## BEGIN Data for processing

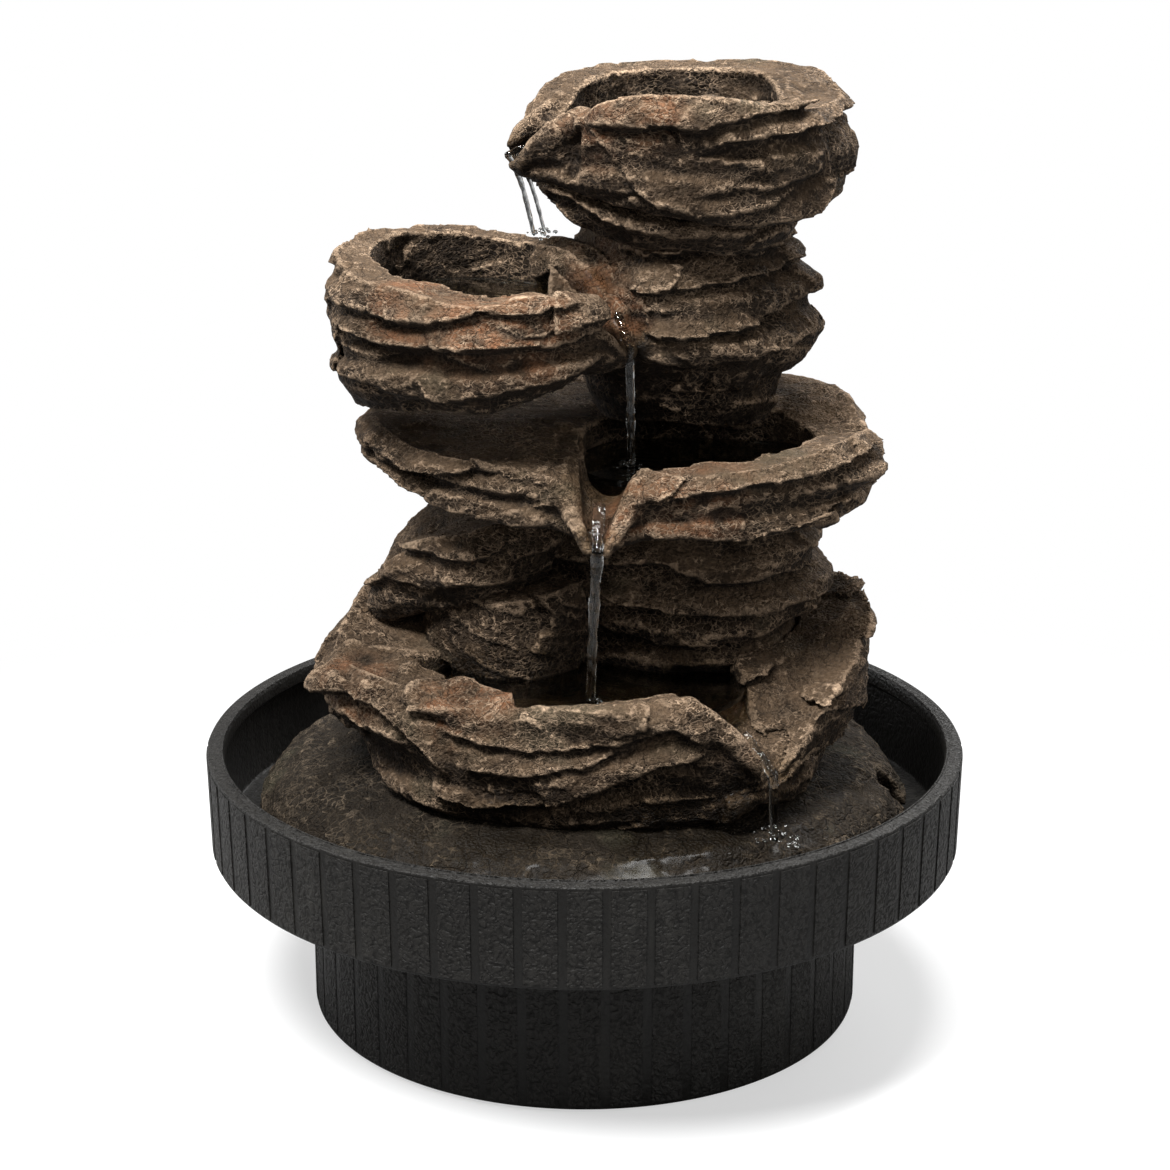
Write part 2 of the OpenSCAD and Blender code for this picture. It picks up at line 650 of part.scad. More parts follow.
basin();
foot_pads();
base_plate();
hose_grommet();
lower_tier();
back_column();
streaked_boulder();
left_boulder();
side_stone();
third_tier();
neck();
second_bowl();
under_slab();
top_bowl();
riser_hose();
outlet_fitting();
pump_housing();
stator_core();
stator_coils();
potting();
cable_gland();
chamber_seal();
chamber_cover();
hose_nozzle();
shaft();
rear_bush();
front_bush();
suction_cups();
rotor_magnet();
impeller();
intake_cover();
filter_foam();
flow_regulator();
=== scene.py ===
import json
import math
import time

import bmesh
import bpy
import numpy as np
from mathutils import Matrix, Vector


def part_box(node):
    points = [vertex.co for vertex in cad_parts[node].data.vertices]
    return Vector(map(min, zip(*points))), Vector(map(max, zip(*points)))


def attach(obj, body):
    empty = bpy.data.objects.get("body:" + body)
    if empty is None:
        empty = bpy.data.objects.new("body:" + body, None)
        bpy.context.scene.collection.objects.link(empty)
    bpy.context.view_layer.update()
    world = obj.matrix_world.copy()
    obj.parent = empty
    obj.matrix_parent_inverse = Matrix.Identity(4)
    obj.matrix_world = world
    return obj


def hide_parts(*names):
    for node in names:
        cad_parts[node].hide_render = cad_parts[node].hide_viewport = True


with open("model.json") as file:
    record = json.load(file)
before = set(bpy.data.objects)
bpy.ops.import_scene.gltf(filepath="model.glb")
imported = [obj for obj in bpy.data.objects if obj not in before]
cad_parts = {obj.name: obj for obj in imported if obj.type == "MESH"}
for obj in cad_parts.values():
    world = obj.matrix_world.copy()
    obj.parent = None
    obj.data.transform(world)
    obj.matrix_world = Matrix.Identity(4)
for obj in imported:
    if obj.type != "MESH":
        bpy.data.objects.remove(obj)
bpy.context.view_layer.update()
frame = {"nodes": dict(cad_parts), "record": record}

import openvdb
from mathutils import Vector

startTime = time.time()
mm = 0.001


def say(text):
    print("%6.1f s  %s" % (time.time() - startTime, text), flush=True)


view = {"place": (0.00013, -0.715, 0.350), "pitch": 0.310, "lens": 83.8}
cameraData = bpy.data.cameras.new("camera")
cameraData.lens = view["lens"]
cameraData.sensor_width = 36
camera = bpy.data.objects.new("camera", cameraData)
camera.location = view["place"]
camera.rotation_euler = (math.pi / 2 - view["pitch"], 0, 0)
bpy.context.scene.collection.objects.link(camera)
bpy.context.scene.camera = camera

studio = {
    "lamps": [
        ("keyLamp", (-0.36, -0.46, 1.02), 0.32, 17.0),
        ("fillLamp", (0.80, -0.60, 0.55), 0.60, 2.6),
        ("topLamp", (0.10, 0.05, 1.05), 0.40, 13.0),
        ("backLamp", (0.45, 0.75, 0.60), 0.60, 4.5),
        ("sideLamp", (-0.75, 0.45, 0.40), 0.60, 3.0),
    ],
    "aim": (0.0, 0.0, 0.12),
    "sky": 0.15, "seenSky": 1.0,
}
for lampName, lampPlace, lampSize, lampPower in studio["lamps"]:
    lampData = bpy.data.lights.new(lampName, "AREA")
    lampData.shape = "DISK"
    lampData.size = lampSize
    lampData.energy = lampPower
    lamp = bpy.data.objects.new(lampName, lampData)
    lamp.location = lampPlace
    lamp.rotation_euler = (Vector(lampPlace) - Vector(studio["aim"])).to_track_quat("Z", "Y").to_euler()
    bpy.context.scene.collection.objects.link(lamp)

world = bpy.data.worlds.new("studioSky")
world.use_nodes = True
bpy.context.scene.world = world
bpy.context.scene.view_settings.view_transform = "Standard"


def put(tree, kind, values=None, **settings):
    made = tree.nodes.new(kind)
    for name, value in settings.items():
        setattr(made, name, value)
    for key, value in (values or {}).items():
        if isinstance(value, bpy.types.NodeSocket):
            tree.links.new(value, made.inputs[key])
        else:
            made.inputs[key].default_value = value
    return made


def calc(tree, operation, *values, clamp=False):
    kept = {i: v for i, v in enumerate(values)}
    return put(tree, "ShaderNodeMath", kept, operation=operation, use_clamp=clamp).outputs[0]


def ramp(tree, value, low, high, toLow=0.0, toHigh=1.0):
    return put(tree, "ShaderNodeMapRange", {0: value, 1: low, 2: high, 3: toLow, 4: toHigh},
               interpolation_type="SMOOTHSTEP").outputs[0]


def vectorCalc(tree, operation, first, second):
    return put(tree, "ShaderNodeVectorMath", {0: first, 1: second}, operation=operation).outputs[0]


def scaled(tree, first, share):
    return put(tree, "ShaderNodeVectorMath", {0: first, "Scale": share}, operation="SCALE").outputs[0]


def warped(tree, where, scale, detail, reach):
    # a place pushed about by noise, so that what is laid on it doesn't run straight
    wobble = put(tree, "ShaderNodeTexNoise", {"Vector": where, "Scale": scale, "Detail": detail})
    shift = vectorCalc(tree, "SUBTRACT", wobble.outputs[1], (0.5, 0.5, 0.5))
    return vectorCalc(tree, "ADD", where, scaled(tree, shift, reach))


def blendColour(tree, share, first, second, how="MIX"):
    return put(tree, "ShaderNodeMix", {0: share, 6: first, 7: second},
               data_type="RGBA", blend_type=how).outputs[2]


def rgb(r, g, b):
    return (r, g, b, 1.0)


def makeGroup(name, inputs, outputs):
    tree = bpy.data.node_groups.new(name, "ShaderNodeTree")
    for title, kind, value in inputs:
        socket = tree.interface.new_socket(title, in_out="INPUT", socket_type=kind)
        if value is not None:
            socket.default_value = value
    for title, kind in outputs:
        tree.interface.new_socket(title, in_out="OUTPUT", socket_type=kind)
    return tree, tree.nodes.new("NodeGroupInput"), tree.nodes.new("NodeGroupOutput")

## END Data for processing
## BEGIN Data for processing

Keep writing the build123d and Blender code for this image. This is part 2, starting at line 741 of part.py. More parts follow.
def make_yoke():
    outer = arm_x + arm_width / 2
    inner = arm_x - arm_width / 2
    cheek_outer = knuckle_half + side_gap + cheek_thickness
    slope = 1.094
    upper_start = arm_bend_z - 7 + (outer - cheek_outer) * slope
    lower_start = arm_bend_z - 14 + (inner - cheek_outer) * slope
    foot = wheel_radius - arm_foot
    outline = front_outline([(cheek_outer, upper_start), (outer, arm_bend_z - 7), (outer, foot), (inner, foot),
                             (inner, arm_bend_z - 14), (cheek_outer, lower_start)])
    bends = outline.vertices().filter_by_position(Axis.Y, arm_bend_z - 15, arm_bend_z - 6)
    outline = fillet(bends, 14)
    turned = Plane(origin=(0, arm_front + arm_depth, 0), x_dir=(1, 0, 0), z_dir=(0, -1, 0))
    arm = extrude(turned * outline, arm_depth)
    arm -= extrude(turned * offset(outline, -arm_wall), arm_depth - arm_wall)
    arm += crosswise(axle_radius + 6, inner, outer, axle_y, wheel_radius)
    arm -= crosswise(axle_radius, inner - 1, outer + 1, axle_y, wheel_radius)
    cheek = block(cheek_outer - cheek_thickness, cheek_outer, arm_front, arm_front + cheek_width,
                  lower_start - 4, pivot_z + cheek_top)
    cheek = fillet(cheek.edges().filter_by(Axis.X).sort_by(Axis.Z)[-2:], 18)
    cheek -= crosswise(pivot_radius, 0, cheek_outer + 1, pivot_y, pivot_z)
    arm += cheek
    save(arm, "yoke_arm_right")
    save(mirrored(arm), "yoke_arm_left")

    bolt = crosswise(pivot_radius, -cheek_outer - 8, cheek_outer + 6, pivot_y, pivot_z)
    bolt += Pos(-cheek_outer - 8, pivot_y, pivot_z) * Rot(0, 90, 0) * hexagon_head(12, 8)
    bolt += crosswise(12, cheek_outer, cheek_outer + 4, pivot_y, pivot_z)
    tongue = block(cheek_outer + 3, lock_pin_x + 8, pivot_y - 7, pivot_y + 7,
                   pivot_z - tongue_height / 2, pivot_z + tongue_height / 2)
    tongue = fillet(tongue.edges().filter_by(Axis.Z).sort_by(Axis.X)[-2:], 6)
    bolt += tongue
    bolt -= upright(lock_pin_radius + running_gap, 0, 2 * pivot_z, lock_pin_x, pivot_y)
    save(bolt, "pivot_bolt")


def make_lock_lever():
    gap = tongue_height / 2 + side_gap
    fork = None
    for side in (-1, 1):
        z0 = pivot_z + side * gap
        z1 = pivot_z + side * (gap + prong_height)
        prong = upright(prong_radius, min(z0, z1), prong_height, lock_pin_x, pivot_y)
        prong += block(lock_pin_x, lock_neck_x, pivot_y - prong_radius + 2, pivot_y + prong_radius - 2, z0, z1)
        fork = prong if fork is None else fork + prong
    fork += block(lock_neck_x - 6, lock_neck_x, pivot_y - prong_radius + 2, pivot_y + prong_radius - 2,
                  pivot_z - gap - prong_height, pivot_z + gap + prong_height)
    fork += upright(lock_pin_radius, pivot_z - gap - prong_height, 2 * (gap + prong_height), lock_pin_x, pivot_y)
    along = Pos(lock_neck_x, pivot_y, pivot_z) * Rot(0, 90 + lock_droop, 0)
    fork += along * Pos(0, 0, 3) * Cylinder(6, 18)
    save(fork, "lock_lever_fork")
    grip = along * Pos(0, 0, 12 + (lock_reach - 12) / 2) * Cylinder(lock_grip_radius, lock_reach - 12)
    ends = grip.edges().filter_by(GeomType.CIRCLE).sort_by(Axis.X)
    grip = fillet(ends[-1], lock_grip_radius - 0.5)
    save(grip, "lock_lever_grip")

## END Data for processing

Only the lines from the one holding "riser_hose();" through the one holding "zip(*points))), Vector(map(max, zip(*points)))" are wanted; retype them exactly.

riser_hose();
outlet_fitting();
pump_housing();
stator_core();
stator_coils();
potting();
cable_gland();
chamber_seal();
chamber_cover();
hose_nozzle();
shaft();
rear_bush();
front_bush();
suction_cups();
rotor_magnet();
impeller();
intake_cover();
filter_foam();
flow_regulator();
=== scene.py ===
import json
import math
import time

import bmesh
import bpy
import numpy as np
from mathutils import Matrix, Vector


def part_box(node):
    points = [vertex.co for vertex in cad_parts[node].data.vertices]
    return Vector(map(min, zip(*points))), Vector(map(max, zip(*points)))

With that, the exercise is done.